When my old chum Alan Titchmarsh talked about “bastard trenching , a respectable gardening term, on the BBC Breakfast Show the politically correct “presenter” felt compelled to apologise in case any viewers were offended. Reminds me of the farmer`s wife who, when her husband was reprimanded by a Ministry of Agriculture Inspector for referring to “manure” instead of “compost” said “For God`s sake don`t tell `un that sir, it`s taken us ten year to get `un to call it manure”.

The definition of “Poshness” has been in the news. Dreadful joke of the month; “What is a crèche”? “A creche is something that happens when two cars collide”.


Valete

The Right Honourable Charles Kennedy MP, former Leader of the Liberal Democrat Party. Those of us who knew him well are proud to have enjoyed his friendship and his humour. His young son, Donald, was in the Commons gallery to hear the tributes and will, I hope, take some comfort from the respect and affection in which is Father was so obviously held on both sides of the House.

Sir Chris Woodhead, Chief Inspector of Schools at OFSTED and a champion of those seeking to overcome and eliminate low academic expectations.

Patrick McNee, at the age of 93. Star, with Honor Blackman and subsequently Diana Rigg, of the 1960`s “Avengers” television series. Trademark steel-rimmed bowler hat and umbrella swordstick.

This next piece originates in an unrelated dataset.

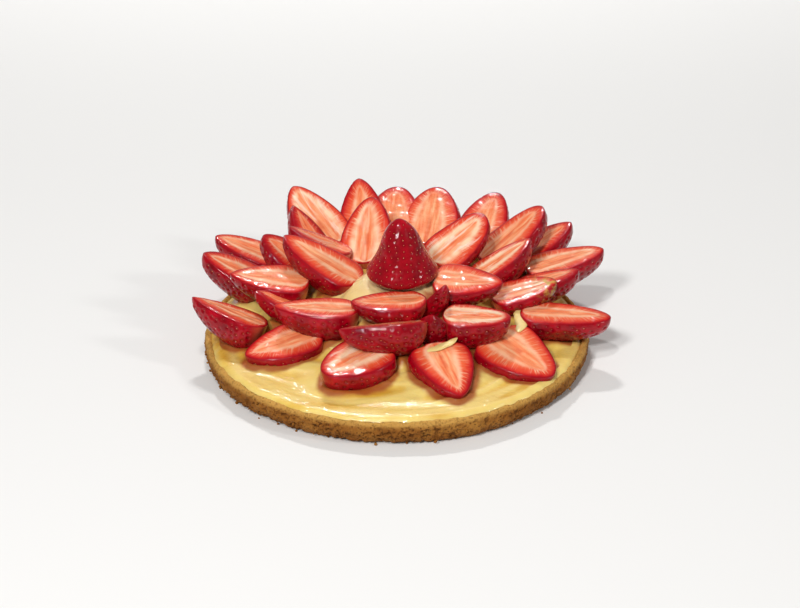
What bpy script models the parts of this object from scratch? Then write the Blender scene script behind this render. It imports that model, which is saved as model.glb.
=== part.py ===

Having served during the Second World War on Motor Torpedo Boats he eschewed the use of guns on the screen.

“Speed”, a Galapagos tortoise, aged 150, at California`s San Diego zoo where he has been resident since 1933. He is survived by thirteen close relatives from the Volcan Cerro Azul Islands.


And finally………

George Kirby and Doreen Luckie have married in Eastbourne. George is 103 years old and his bride is 91 giving them, for those that can do sums, a combined age of 194. They have, between them, seven children, fifteen grandchildren and seven great grand-children. They may not reach a Golden Wedding Day together, but we can at least wish them a happy marriage!